Every entry must be duplicated precisely as written.

— Start of Material —

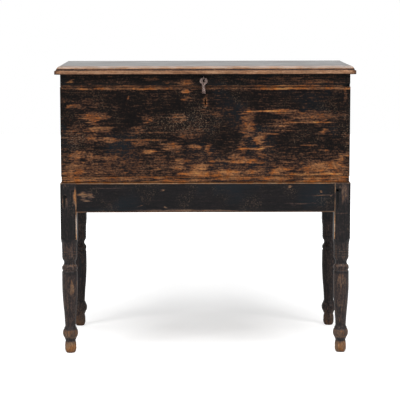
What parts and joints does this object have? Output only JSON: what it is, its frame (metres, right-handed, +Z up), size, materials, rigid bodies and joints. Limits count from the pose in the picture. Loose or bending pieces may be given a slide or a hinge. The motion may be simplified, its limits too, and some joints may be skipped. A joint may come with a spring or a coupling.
{
  "type": "sugar chest",
  "caption": "dovetailed wooden sugar chest with a hinged moulded lid, lock and hasp, on a pegged stand with turned legs, in worn black paint",
  "frame": {"origin": "middle of the bounding box at the floor, under the feet", "axes": "+X to the right along the width, -Y to the front, +Z up"},
  "size_m": [0.914, 0.486, 0.8881],
  "materials": {
    "painted_case": "satin black paint worn through to brown wood",
    "painted_lid": "satin black paint, bare tan wood on the moulded edge",
    "painted_stand": "satin black paint, worn to brown at rings and feet",
    "bare_wood": "bare aged poplar",
    "old_iron": "dark oxidised iron",
    "bare_iron": "rubbed bare iron with a brown bloom"
  },
  "bodies": {
    "base": {"case_front_board": "painted_case", "case_back_board": "painted_case", "case_left_board": "painted_case", "case_right_board": "painted_case", "front_left_leg": "painted_stand", "front_right_leg": "painted_stand", "back_left_leg": "painted_stand", "back_right_leg": "painted_stand", "front_rail": "painted_stand", "back_rail": "painted_stand", "left_rail": "painted_stand", "right_rail": "painted_stand", "rail_pegs": "painted_stand", "left_batten": "bare_wood", "right_batten": "bare_wood", "bottom_front_board": "bare_wood", "bottom_back_board": "bare_wood", "bin_divider": "bare_wood", "bottom_nails": "old_iron", "batten_nails": "old_iron", "left_hinge_case_leaf": "old_iron", "right_hinge_case_leaf": "old_iron", "hinge_pins": "old_iron", "case_hinge_screws": "old_iron", "lock_plate": "old_iron", "lock_cap": "old_iron", "lock_screws": "old_iron", "lock_spring": "old_iron"},
    "lid": {"lid_front_board": "painted_lid", "lid_back_board": "painted_lid", "lid_nails": "old_iron", "lid_front_skirt": "painted_lid", "lid_back_skirt": "painted_lid", "lid_left_skirt": "painted_lid", "lid_right_skirt": "painted_lid", "skirt_nails": "old_iron", "lock_keeper": "old_iron", "keeper_screws": "old_iron", "left_hinge_lid_leaf": "old_iron", "right_hinge_lid_leaf": "old_iron", "lid_hinge_screws": "old_iron", "hasp_staple": "bare_iron"},
    "hasp": {"hasp": "bare_iron"},
    "bolt": {"lock_bolt": "old_iron"}
  },
  "joints": [
    {"name": "lid_hinge", "type": "hinge", "parent": "base", "child": "lid", "pos_m": [0, 0.2384, 0.82525], "axis": [-1, 0, 0], "range_deg": [0, 110]},
    {"name": "hasp_swing", "type": "hinge", "parent": "lid", "child": "hasp", "pos_m": [-0.005, -0.2163, 0.851], "axis": [-1, 0, 0], "range_deg": [0, 105]},
    {"name": "lock_bolt_slide", "type": "slide", "parent": "base", "child": "bolt", "axis": [1, 0, 0], "range_m": [0, 0.01]}
  ]
}
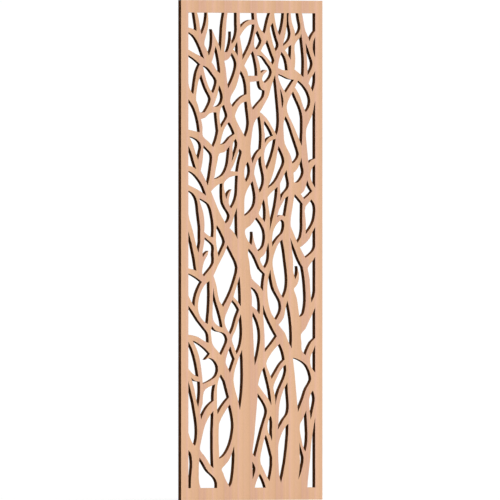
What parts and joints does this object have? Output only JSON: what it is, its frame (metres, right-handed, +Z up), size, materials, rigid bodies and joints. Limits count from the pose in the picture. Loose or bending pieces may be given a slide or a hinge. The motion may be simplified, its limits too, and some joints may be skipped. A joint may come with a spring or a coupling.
{
  "type": "fretwork wood panel",
  "caption": "Tall flat plywood panel with a plain border, pierced right through so that the wood left standing forms a wind-blown tree with twisting, crossing branches.",
  "frame": {"origin": "middle of the bottom edge, on the floor and halfway through the thickness", "axes": "+X to the right along the width seen from the front, +Y out of the back face, +Z up the height"},
  "size_m": [0.6, 0.021, 1.83],
  "materials": {
    "face_veneer": "smooth sanded face veneer, thin matt clear coat",
    "core_ply": "cut edge, browned by the cutter, grain along the height",
    "crossband": "cut edge, browned by the cutter, grain across the width"
  },
  "bodies": {
    "root": {"front_veneer": "face_veneer", "front_crossband": "crossband", "front_core": "core_ply", "centre_crossband": "crossband", "rear_core": "core_ply", "rear_crossband": "crossband", "rear_veneer": "face_veneer"}
  },
  "joints": []
}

— End of Material —

[Answer to this problem]
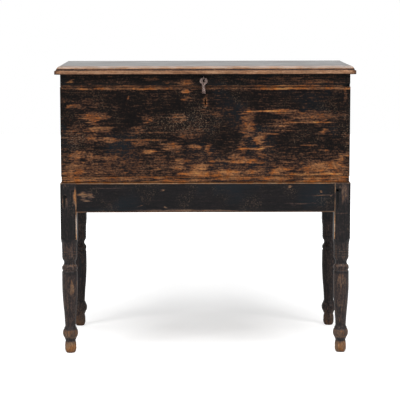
What parts and joints does this object have? Output only JSON: what it is, its frame (metres, right-handed, +Z up), size, materials, rigid bodies and joints. Limits count from the pose in the picture. Loose or bending pieces may be given a slide or a hinge. The motion may be simplified, its limits too, and some joints may be skipped. A joint may come with a spring or a coupling.
{
  "type": "sugar chest",
  "caption": "dovetailed wooden sugar chest with a hinged moulded lid, lock and hasp, on a pegged stand with turned legs, in worn black paint",
  "frame": {"origin": "middle of the bounding box at the floor, under the feet", "axes": "+X to the right along the width, -Y to the front, +Z up"},
  "size_m": [0.914, 0.486, 0.8881],
  "materials": {
    "painted_case": "satin black paint worn through to brown wood",
    "painted_lid": "satin black paint, bare tan wood on the moulded edge",
    "painted_stand": "satin black paint, worn to brown at rings and feet",
    "bare_wood": "bare aged poplar",
    "old_iron": "dark oxidised iron",
    "bare_iron": "rubbed bare iron with a brown bloom"
  },
  "bodies": {
    "base": {"case_front_board": "painted_case", "case_back_board": "painted_case", "case_left_board": "painted_case", "case_right_board": "painted_case", "front_left_leg": "painted_stand", "front_right_leg": "painted_stand", "back_left_leg": "painted_stand", "back_right_leg": "painted_stand", "front_rail": "painted_stand", "back_rail": "painted_stand", "left_rail": "painted_stand", "right_rail": "painted_stand", "rail_pegs": "painted_stand", "left_batten": "bare_wood", "right_batten": "bare_wood", "bottom_front_board": "bare_wood", "bottom_back_board": "bare_wood", "bin_divider": "bare_wood", "bottom_nails": "old_iron", "batten_nails": "old_iron", "left_hinge_case_leaf": "old_iron", "right_hinge_case_leaf": "old_iron", "hinge_pins": "old_iron", "case_hinge_screws": "old_iron", "lock_plate": "old_iron", "lock_cap": "old_iron", "lock_screws": "old_iron", "lock_spring": "old_iron"},
    "lid": {"lid_front_board": "painted_lid", "lid_back_board": "painted_lid", "lid_nails": "old_iron", "lid_front_skirt": "painted_lid", "lid_back_skirt": "painted_lid", "lid_left_skirt": "painted_lid", "lid_right_skirt": "painted_lid", "skirt_nails": "old_iron", "lock_keeper": "old_iron", "keeper_screws": "old_iron", "left_hinge_lid_leaf": "old_iron", "right_hinge_lid_leaf": "old_iron", "lid_hinge_screws": "old_iron", "hasp_staple": "bare_iron"},
    "hasp": {"hasp": "bare_iron"},
    "bolt": {"lock_bolt": "old_iron"}
  },
  "joints": [
    {"name": "lid_hinge", "type": "hinge", "parent": "base", "child": "lid", "pos_m": [0, 0.2384, 0.82525], "axis": [-1, 0, 0], "range_deg": [0, 110]},
    {"name": "hasp_swing", "type": "hinge", "parent": "lid", "child": "hasp", "pos_m": [-0.005, -0.2163, 0.851], "axis": [-1, 0, 0], "range_deg": [0, 105]},
    {"name": "lock_bolt_slide", "type": "slide", "parent": "base", "child": "bolt", "axis": [1, 0, 0], "range_m": [0, 0.01]}
  ]
}
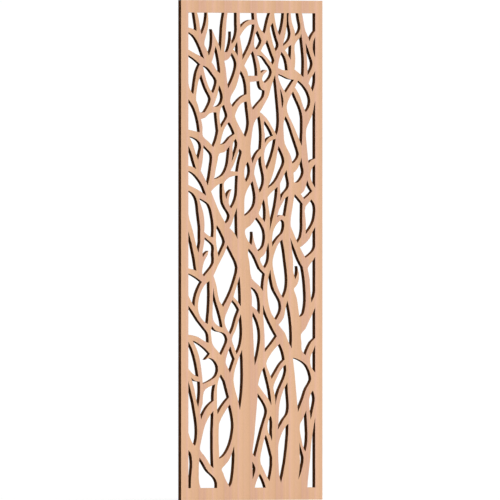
What parts and joints does this object have? Output only JSON: what it is, its frame (metres, right-handed, +Z up), size, materials, rigid bodies and joints. Limits count from the pose in the picture. Loose or bending pieces may be given a slide or a hinge. The motion may be simplified, its limits too, and some joints may be skipped. A joint may come with a spring or a coupling.
{
  "type": "fretwork wood panel",
  "caption": "Tall flat plywood panel with a plain border, pierced right through so that the wood left standing forms a wind-blown tree with twisting, crossing branches.",
  "frame": {"origin": "middle of the bottom edge, on the floor and halfway through the thickness", "axes": "+X to the right along the width seen from the front, +Y out of the back face, +Z up the height"},
  "size_m": [0.6, 0.021, 1.83],
  "materials": {
    "face_veneer": "smooth sanded face veneer, thin matt clear coat",
    "core_ply": "cut edge, browned by the cutter, grain along the height",
    "crossband": "cut edge, browned by the cutter, grain across the width"
  },
  "bodies": {
    "root": {"front_veneer": "face_veneer", "front_crossband": "crossband", "front_core": "core_ply", "centre_crossband": "crossband", "rear_core": "core_ply", "rear_crossband": "crossband", "rear_veneer": "face_veneer"}
  },
  "joints": []
}